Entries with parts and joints
********

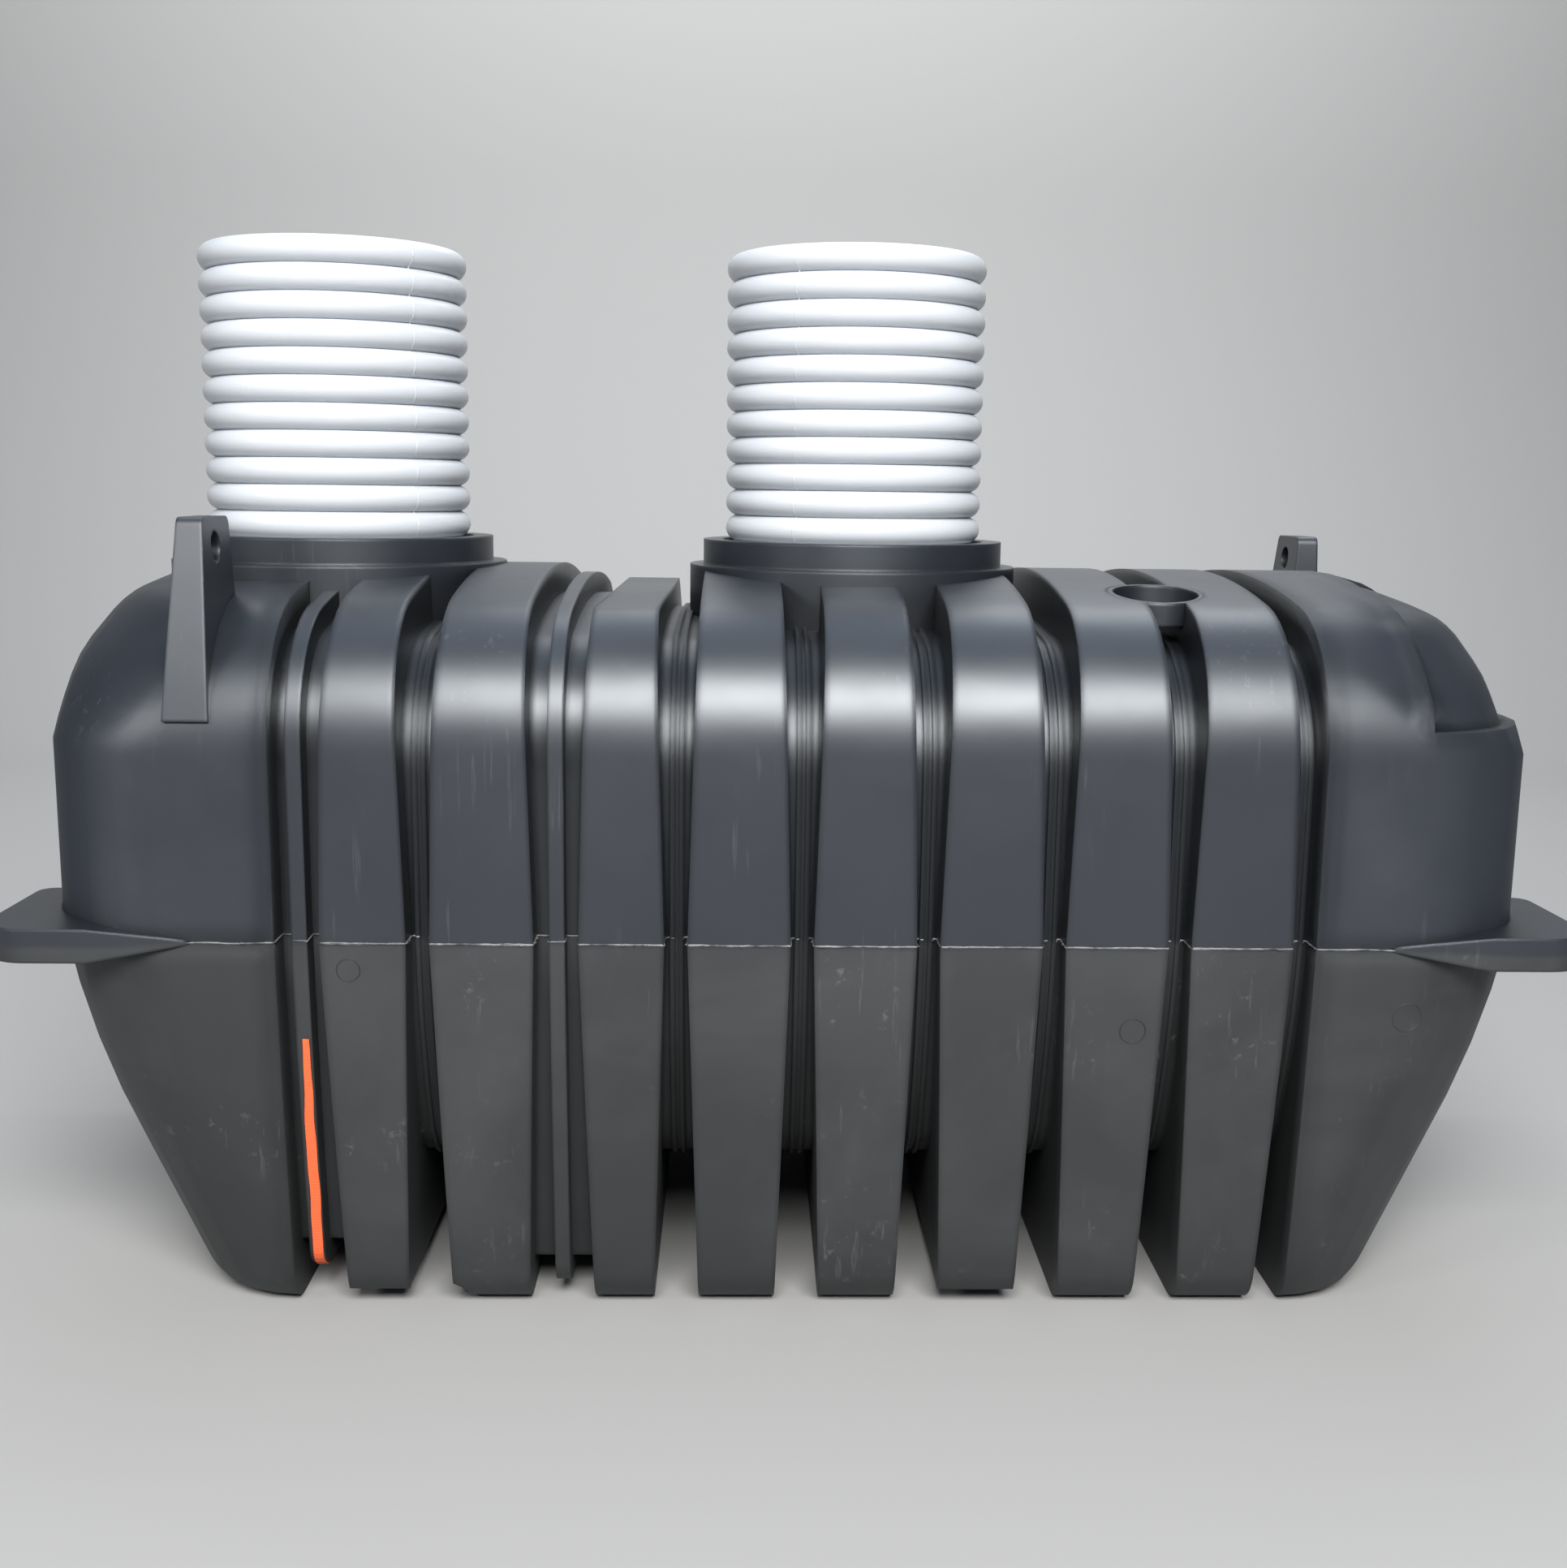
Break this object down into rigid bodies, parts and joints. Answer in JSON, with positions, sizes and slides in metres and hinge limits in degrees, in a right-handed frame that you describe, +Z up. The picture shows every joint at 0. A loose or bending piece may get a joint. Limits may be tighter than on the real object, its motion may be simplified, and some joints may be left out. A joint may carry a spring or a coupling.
{
  "type": "septic tank",
  "caption": "Ribbed black plastic septic tank for burying, with domed ends, lifting lugs, corner ears and tall white corrugated access risers.",
  "frame": {"origin": "middle of the tank on the floor", "axes": "+X along the tank towards the end with the pocket, +Y to the back, +Z up"},
  "size_m": [2.36, 1.16, 1.628],
  "materials": {
    "shell_upper": "black rotomoulded polyethylene with a soft sheen",
    "shell_lower": "black rotomoulded polyethylene, dull and scuffed below the seam",
    "ribbed_shell": "black rotomoulded polyethylene, soft sheen above the seam and dull below",
    "moulded_fitting": "black moulded polyethylene",
    "riser_white": "cool white satin corrugated pipe",
    "strap_orange": "woven orange webbing"
  },
  "bodies": {
    "root": {"end_left_upper": "shell_upper", "end_right_upper": "shell_upper", "end_left_lower": "shell_lower", "end_right_lower": "shell_lower", "rib_1": "ribbed_shell", "rib_2": "ribbed_shell", "rib_3": "ribbed_shell", "rib_4": "ribbed_shell", "rib_5": "ribbed_shell", "rib_6": "ribbed_shell", "rib_7": "ribbed_shell", "rib_8": "ribbed_shell", "band_1": "ribbed_shell", "band_2": "ribbed_shell", "band_3": "ribbed_shell", "band_4": "ribbed_shell", "band_5": "ribbed_shell", "band_6": "ribbed_shell", "band_7": "ribbed_shell", "band_8": "ribbed_shell", "band_9": "ribbed_shell", "hoop_left": "moulded_fitting", "hoop_mid": "moulded_fitting", "neck_left": "moulded_fitting", "neck_right": "moulded_fitting", "ear_front_left": "moulded_fitting", "ear_front_right": "moulded_fitting", "ear_back_left": "moulded_fitting", "ear_back_right": "moulded_fitting", "port": "moulded_fitting", "foot_nub": "moulded_fitting", "lug_front": "moulded_fitting", "lug_back": "moulded_fitting", "riser_left": "riser_white", "riser_right": "riser_white", "strap": "strap_orange"}
  },
  "joints": []
}
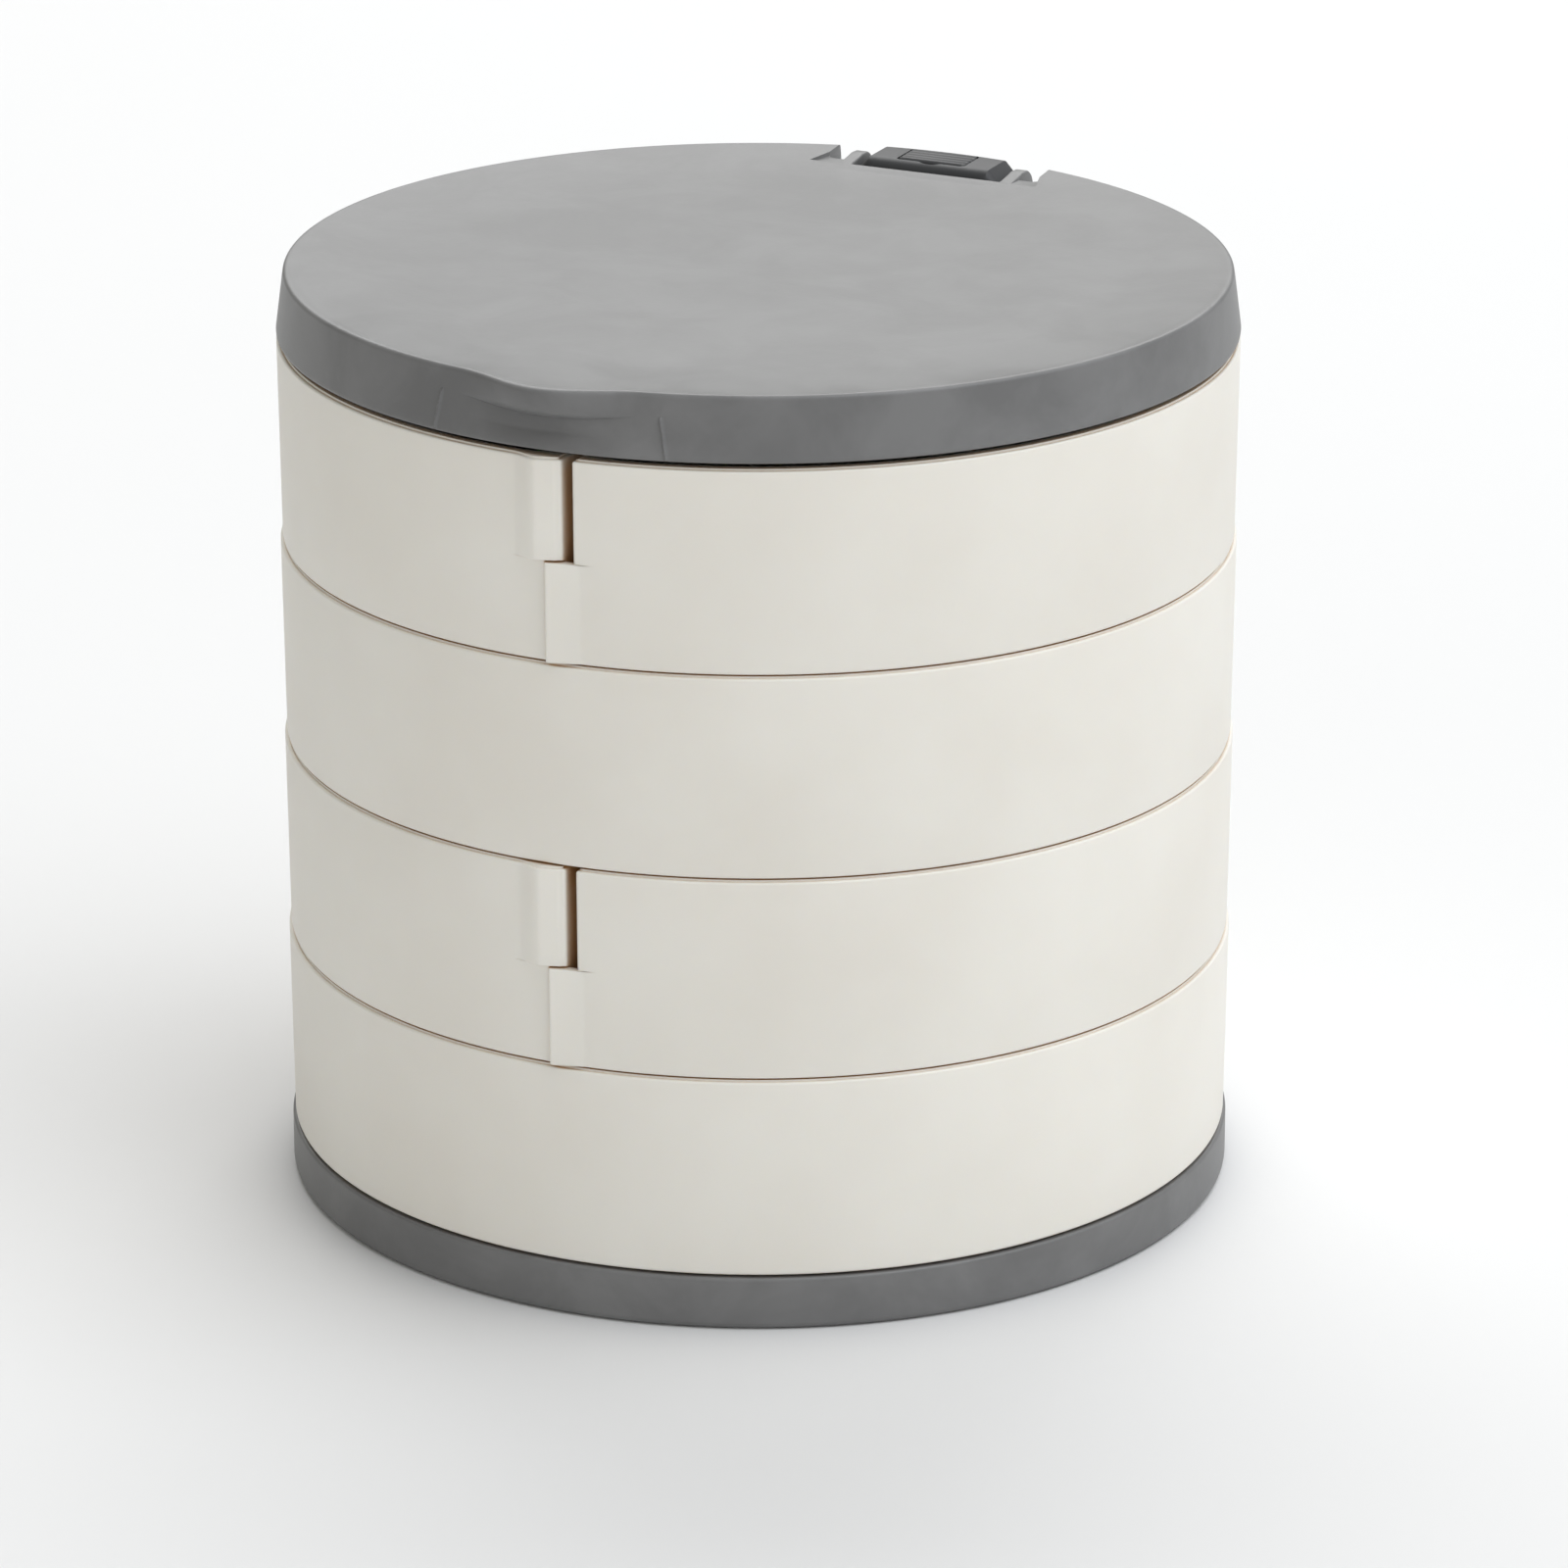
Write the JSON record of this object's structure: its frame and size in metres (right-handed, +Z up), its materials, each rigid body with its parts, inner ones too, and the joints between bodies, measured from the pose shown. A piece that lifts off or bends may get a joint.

********

■ **STATED GOAL**: Extract each line holding the word "frame" from the records.

■ **WRITTEN REPLY**:
Break this object down into rigid bodies, parts and joints. Answer in JSON, with positions, sizes and slides in metres and hinge limits in degrees, in a right-handed frame that you describe, +Z up. The picture shows every joint at 0. A loose or bending piece may get a joint. Limits may be tighter than on the real object, its motion may be simplified, and some joints may be left out. A joint may carry a spring or a coupling.
  "frame": {"origin": "middle of the tank on the floor", "axes": "+X along the tank towards the end with the pocket, +Y to the back, +Z up"},
Write the JSON record of this object's structure: its frame and size in metres (right-handed, +Z up), its materials, each rigid body with its parts, inner ones too, and the joints between bodies, measured from the pose shown. A piece that lifts off or bends may get a joint.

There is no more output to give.